One of the biggest challenges for science has long been the process by which researchers embrace different disciplines for the common good.
For some chemists, broadening their horizons means disputing the old adage ‘once a chemist always a chemist’ and recent times have seen clear signs that the new thinking is working, particularly in the marriage of chemistry and bioscience, leading to advances in the field of medicine as ‘silo thinking’ breaks down. A good example of this enlightened approach to chemistry has been occurring at the University of Southampton where there is a philosophy of combining different sciences to great effect. One example is the way they have developed a molecule that could potentially help treat type 2 diabetes and obesity, combining chemistry and bioscience.
The new molecule, called ‘compound 14’, inhibits the function of a cellular enzyme called ATIC, which is involved in metabolism, leading to the build-up of a molecule called ZMP in cells. This increase in ZMP makes cells think that they have run out of energy by activating the cell’s central energy sensor, known as AMPK, thereby causing cells to try and increase their energy levels by increasing glucose uptake and metabolism. The researchers found that activating AMPK with compound 14 led to a reduction in blood glucose levels, improved glucose tolerance and, at the same time, promoted weight loss in obese mice. Ali Tavassoli, Professor of Chemical Biology at the University of Southampton whose research team discovered and developed compound 14, started out his career as a synthetic chemist but a spell working in America broadened his horizons.
He said: “I was a synthetic chemist and that was how I viewed myself but by working as a postdoc in a multidisciplinary lab, I was exposed to the work of biologists and realised that the work I was doing had applications in bioscience as well. “It is important that chemists take that view. The space occupied by traditional chemistry has become filled over the past 100 years or so, and increasingly you have to look to the interfaces and broaden your approach. There is a lot of potential in using chemistry for applications in biology, physics, mathematics and computer sciences.
“The way we have set up the lab at Southampton is to do just that. The multidisciplinary approach does take our scientists out of their comfort zone, which in my opinion has the potential to make them better scientists. “But it is important to note that there are two philosophies out there, one of which tends to be driven by funding which says that you will need a separate chemist and a separate bioscientist for an interdisciplinary project to work. The obvious solution is to put them together, but that can sometimes feel like a forced collaboration. “Much better, I would argue, is the second way, which is to take a holistic view and integrate multidisciplinary skillsets into a single lab to give students knowledge of other disciplines.”

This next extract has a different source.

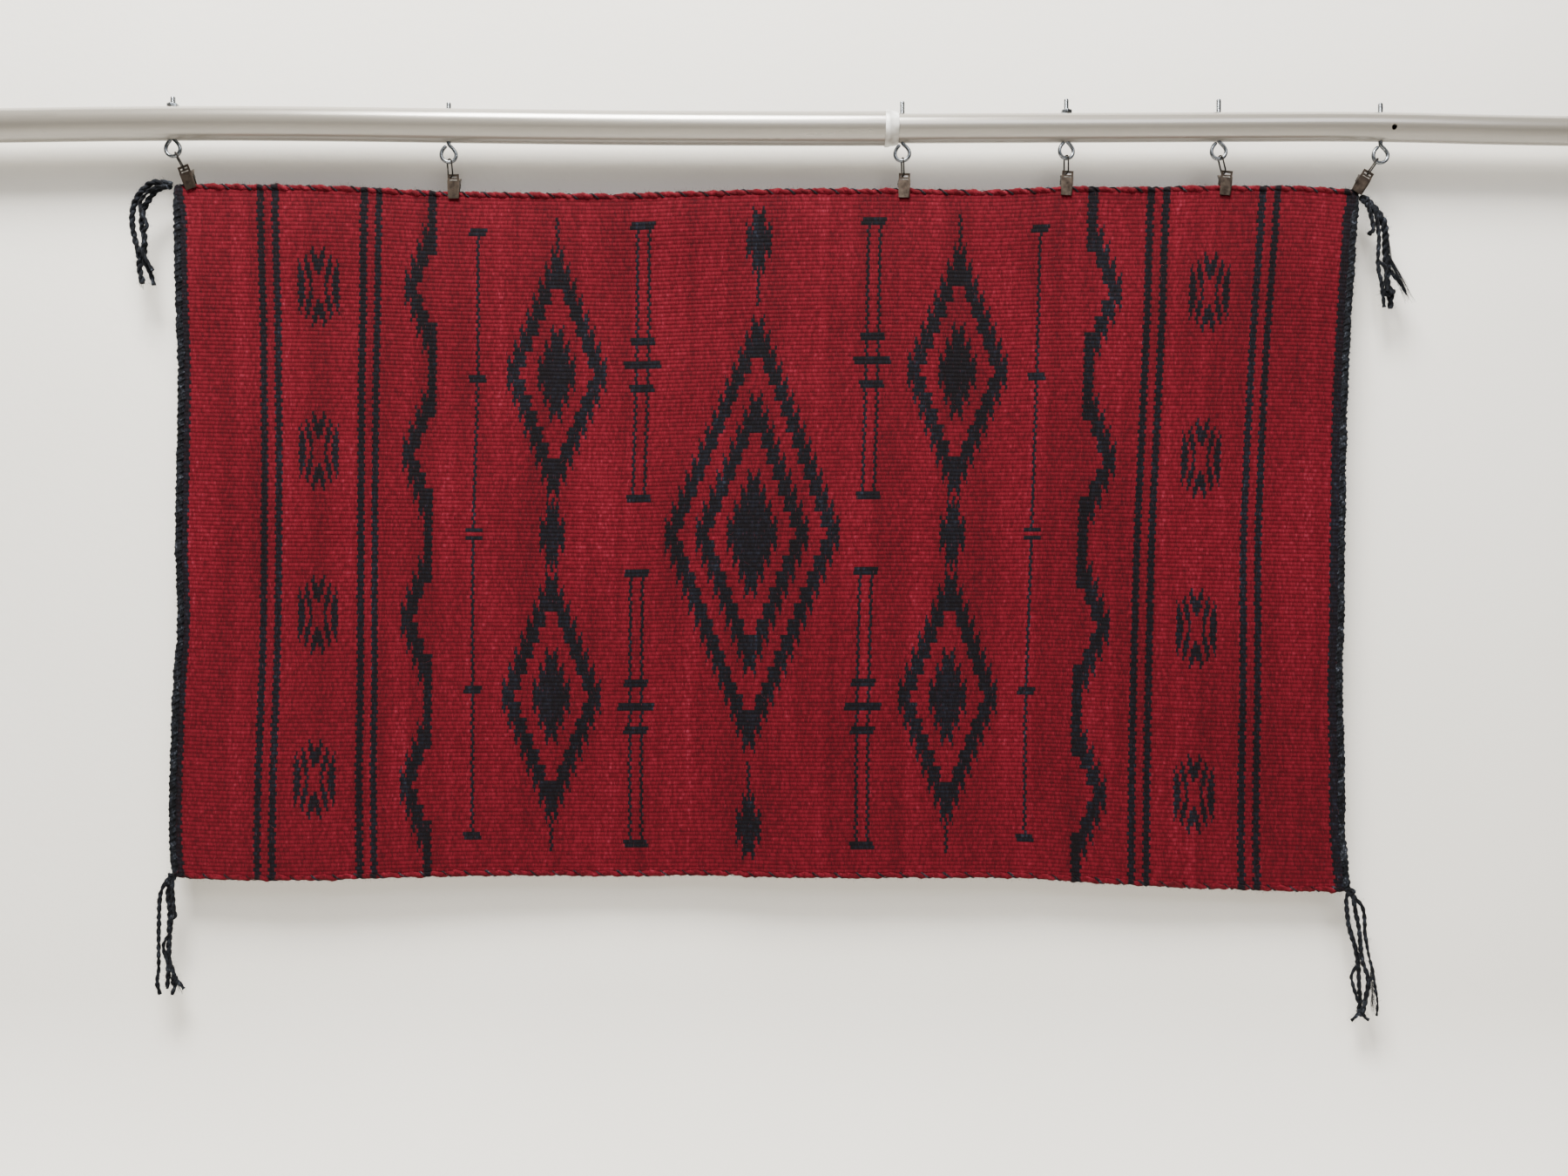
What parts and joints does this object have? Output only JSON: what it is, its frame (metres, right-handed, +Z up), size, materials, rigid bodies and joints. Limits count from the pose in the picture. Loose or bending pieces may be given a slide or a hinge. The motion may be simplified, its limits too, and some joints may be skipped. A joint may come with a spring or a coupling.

His team’s work on AMPK proved the point because it married chemistry and bioscience. Driving the work was the evidence from previous studies that if you could selectively activate AMPK with a small molecule, it could have potential benefits in the treatment of several diseases, including type 2 diabetes. Prof Tavassoli said: “Working in this way can be challenging for students and it does require a lot of adapting but it will widen the way they work and prove better for their career prospects and, by bringing together different disciplines, we are coming up with some exciting results. But ultimately the limits of a single lab’s interdisciplinary expertise will be reached and so good collaborations are essential.” The same view is held by Chemistry Department colleague Professor Phil Bartlett, an electro chemist. He has worked on a variety of projects that cross disciplines and said: “Electro-chemistry is a discipline that already allows you to work in different fields, everything from corrosion to fuel cells and biosensors and I think that is important because it keeps you fresh. You are learning new things all the time.
“Sometimes if you work in the same field all the time, you can get to a stage where you do not think there is much more you can do. “Finding out about other disciplines not only widens your own knowledge but it presents opportunities. You may be working on something which someone else can use. For instance, I was working on project dealing with colour on metal film which ended up feeding into work on DNA sensors. “I have always liked collaborative working and it can be a surprise what collaborations can throw up. Sometimes, they just drop into your lap. “I think it helps that the university does not erect barriers between the disciplines. They do not want people sitting in their own labs without contact with anyone else. “Remove those barriers, as we do at Southampton, and it makes it easier for people to work together and learn about each other’s disciplines. “It can be more difficult working collaboratively than on your own – you have to take into account what each other needs – but certainly for me, it keeps me interested.”